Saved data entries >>

..........

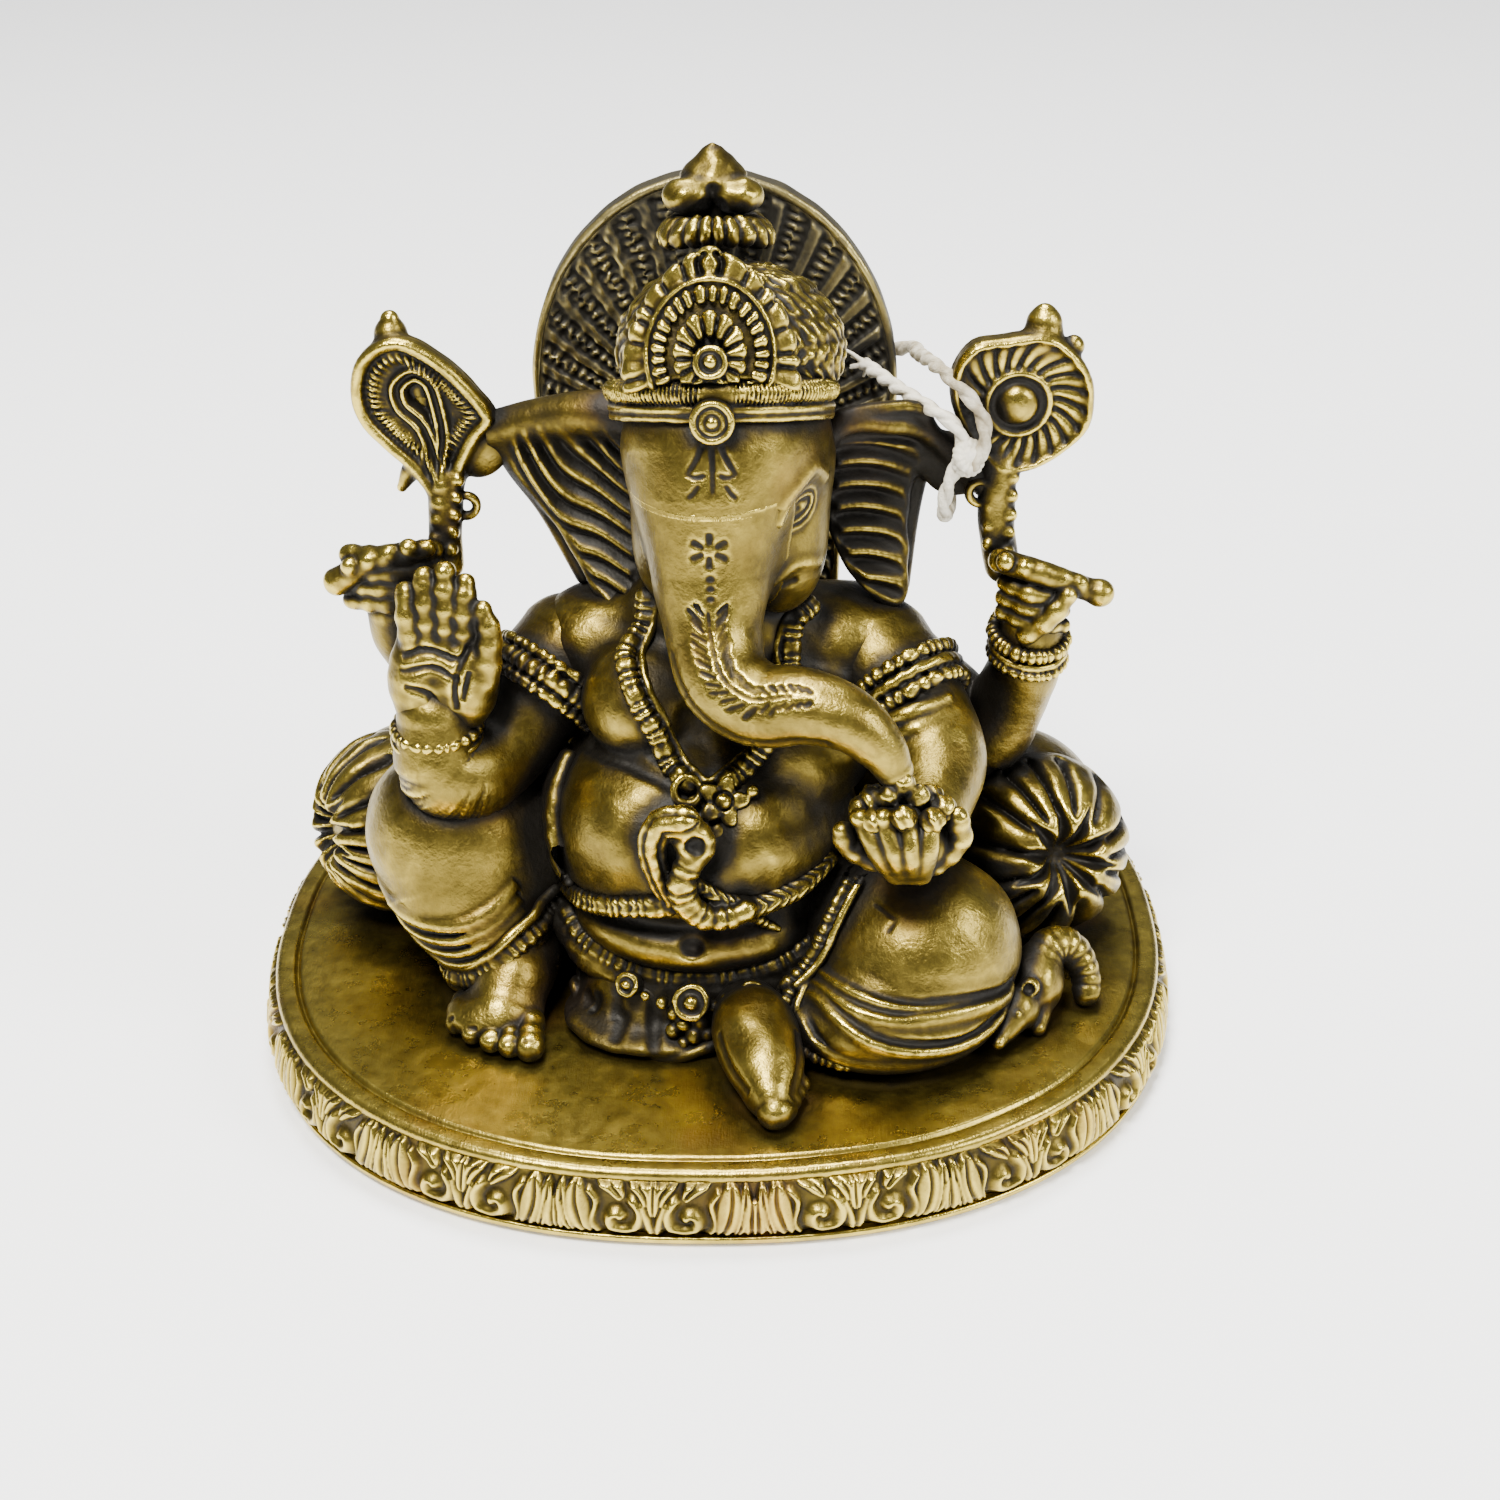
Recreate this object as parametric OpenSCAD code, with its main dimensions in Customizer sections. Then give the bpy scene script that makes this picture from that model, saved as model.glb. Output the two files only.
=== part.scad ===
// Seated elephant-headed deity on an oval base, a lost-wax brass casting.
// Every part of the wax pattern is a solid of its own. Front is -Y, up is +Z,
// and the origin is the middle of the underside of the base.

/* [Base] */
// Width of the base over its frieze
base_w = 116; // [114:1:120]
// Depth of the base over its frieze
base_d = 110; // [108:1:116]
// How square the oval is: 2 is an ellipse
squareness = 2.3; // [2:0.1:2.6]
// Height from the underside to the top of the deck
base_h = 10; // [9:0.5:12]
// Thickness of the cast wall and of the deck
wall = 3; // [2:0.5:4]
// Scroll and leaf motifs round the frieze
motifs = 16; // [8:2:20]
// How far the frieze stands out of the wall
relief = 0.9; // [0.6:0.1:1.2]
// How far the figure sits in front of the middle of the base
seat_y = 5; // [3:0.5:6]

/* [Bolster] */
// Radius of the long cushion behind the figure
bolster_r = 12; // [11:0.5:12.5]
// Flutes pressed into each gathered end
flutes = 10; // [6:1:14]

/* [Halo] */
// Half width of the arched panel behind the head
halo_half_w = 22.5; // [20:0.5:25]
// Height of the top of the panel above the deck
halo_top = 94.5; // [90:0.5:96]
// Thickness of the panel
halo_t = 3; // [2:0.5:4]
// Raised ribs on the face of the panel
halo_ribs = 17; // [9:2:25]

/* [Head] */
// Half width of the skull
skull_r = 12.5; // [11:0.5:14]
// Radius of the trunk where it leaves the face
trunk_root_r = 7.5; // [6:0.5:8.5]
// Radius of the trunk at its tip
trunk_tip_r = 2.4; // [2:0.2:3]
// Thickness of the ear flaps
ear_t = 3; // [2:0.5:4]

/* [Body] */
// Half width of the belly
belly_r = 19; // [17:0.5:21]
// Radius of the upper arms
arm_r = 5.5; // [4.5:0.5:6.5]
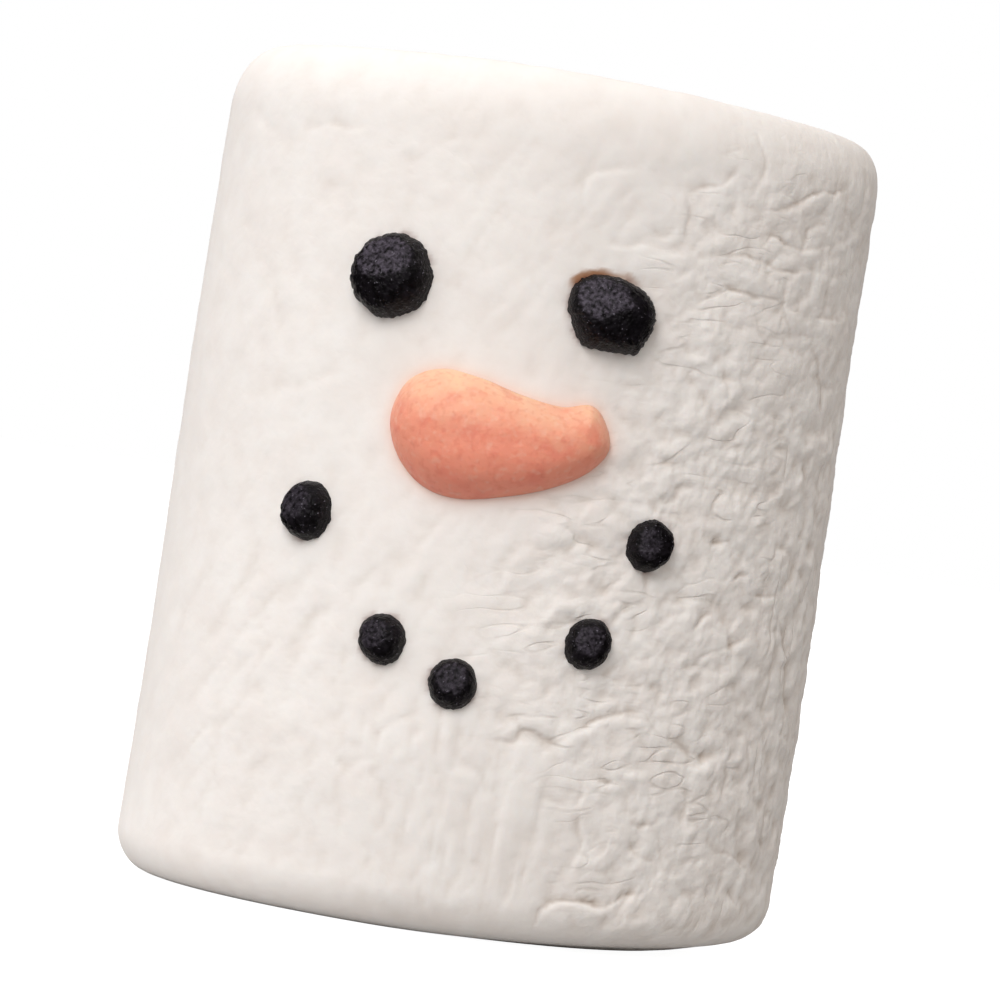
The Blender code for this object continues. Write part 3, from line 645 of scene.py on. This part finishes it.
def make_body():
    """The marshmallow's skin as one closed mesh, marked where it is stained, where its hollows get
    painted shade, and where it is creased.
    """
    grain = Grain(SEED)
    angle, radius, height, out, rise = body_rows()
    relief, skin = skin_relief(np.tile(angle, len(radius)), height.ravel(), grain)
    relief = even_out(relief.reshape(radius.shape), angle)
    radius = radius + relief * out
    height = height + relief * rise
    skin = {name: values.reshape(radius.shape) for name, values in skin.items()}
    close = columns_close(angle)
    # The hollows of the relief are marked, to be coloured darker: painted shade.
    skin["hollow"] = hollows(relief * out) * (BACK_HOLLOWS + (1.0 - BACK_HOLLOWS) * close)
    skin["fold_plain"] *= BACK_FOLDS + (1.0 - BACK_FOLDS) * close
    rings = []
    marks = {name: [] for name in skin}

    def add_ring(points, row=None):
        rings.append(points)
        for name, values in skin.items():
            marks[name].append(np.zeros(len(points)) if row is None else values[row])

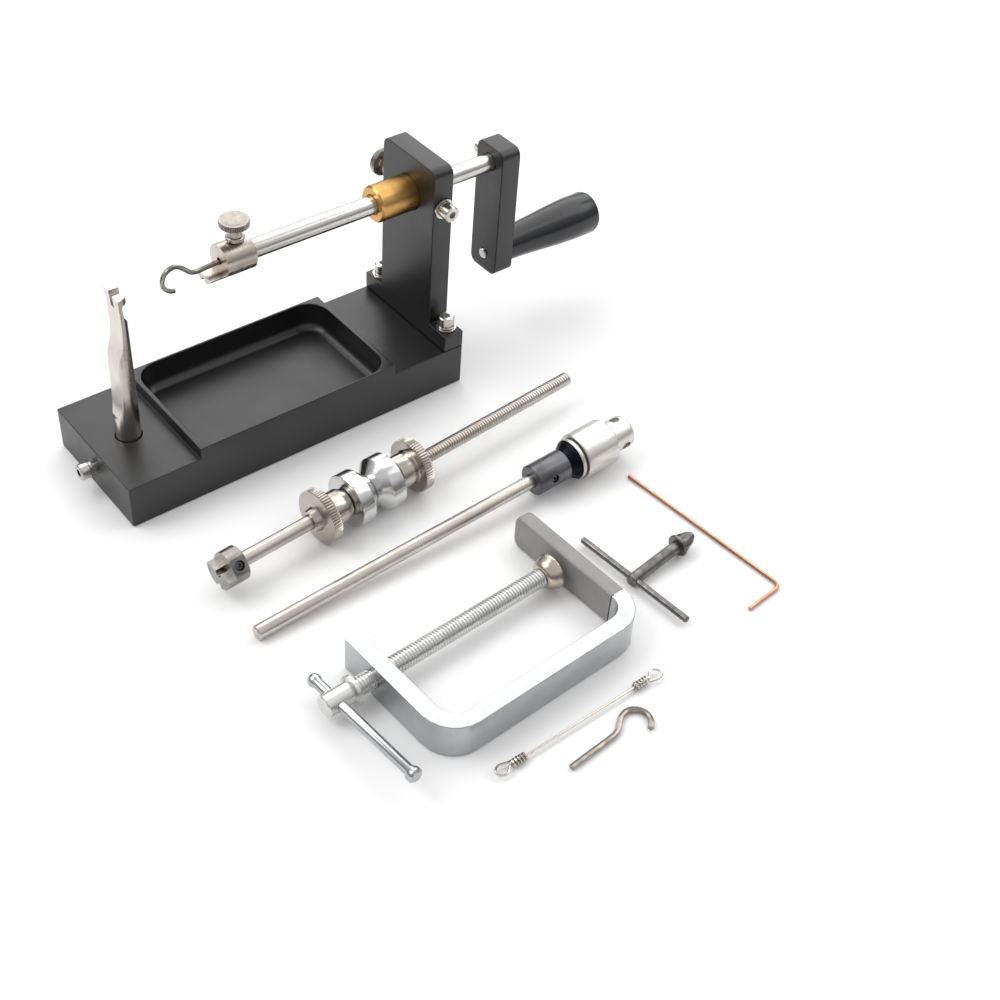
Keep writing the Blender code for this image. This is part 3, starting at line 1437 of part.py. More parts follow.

..........

Stated problem >>
Write out, exactly and with nothing else, the lines of the listing above from its first line through the line with "of the base.".

Output of the task >>
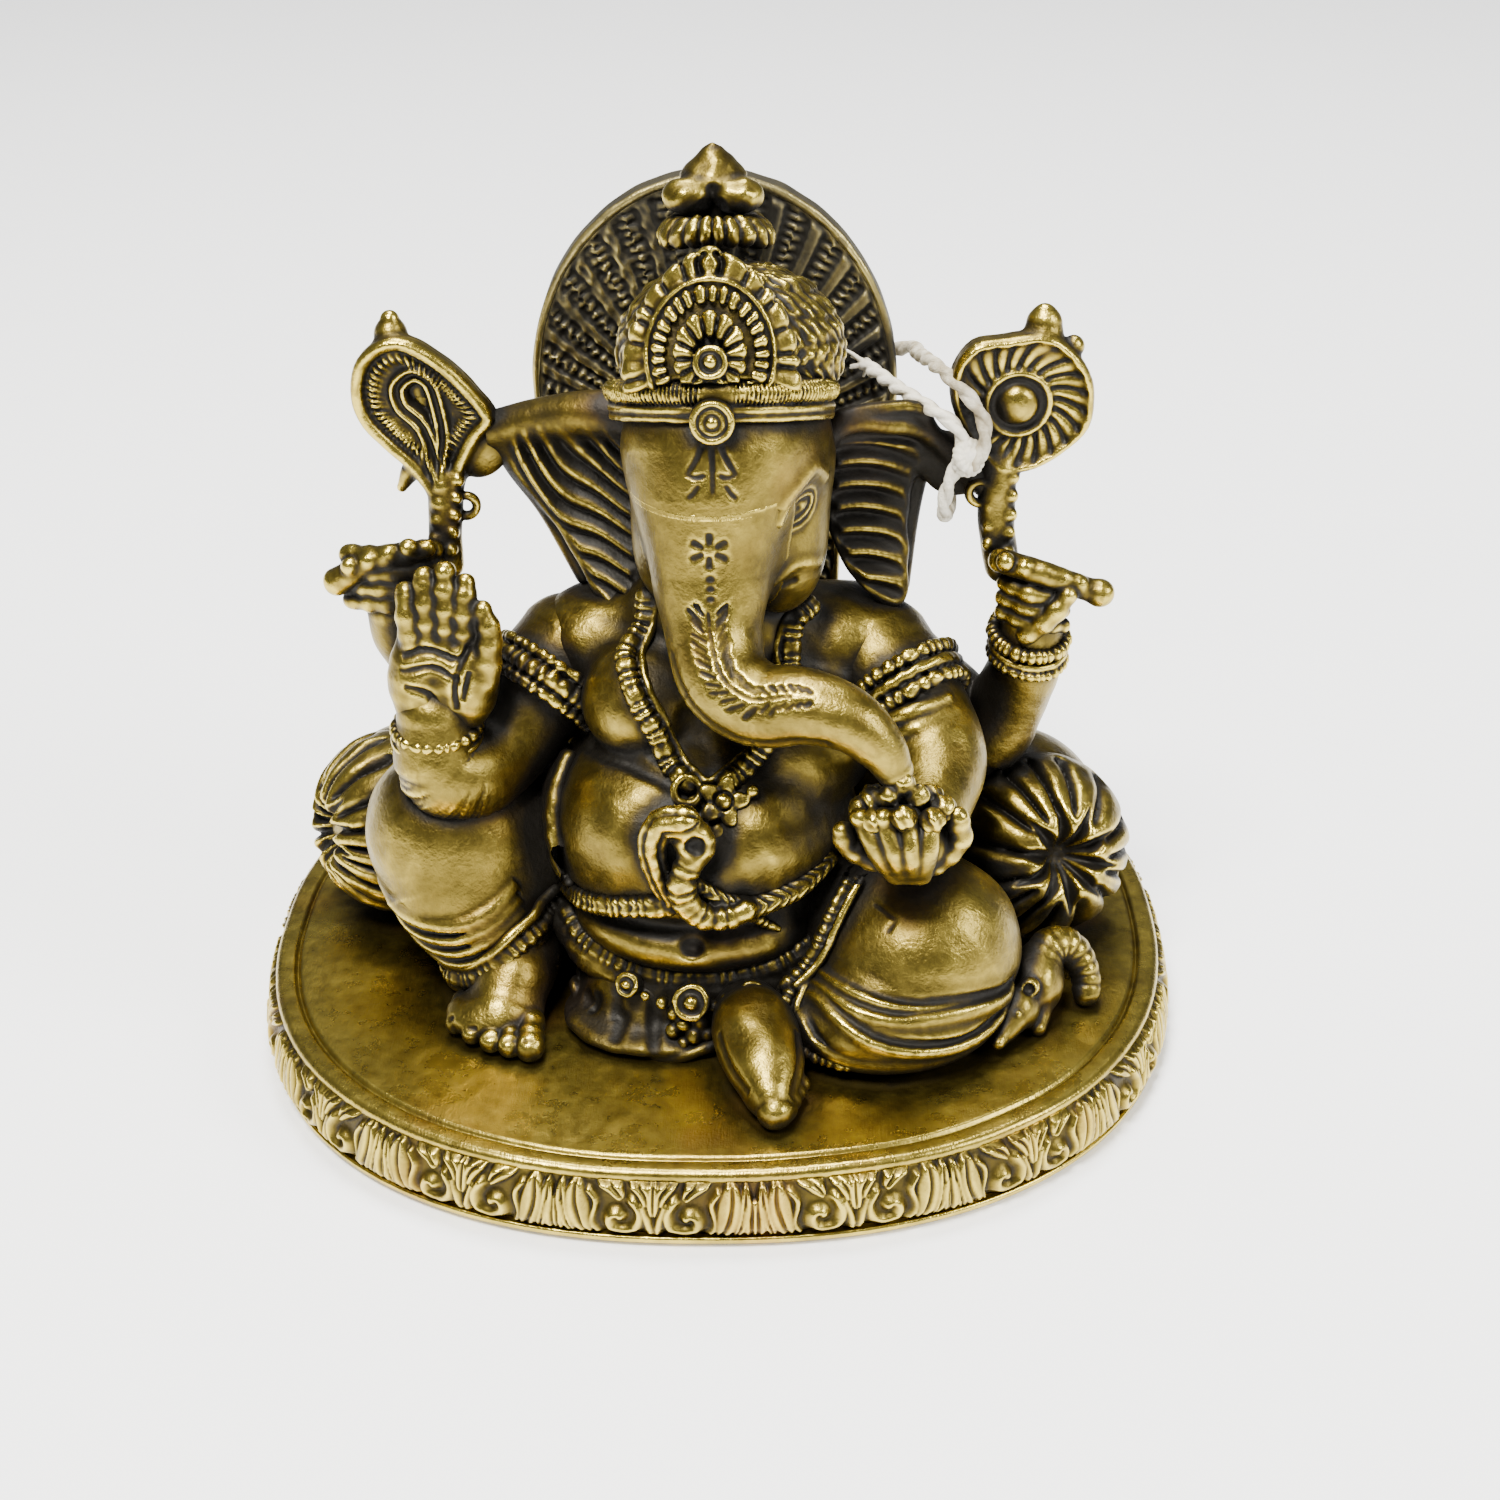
Recreate this object as parametric OpenSCAD code, with its main dimensions in Customizer sections. Then give the bpy scene script that makes this picture from that model, saved as model.glb. Output the two files only.
=== part.scad ===
// Seated elephant-headed deity on an oval base, a lost-wax brass casting.
// Every part of the wax pattern is a solid of its own. Front is -Y, up is +Z,
// and the origin is the middle of the underside of the base.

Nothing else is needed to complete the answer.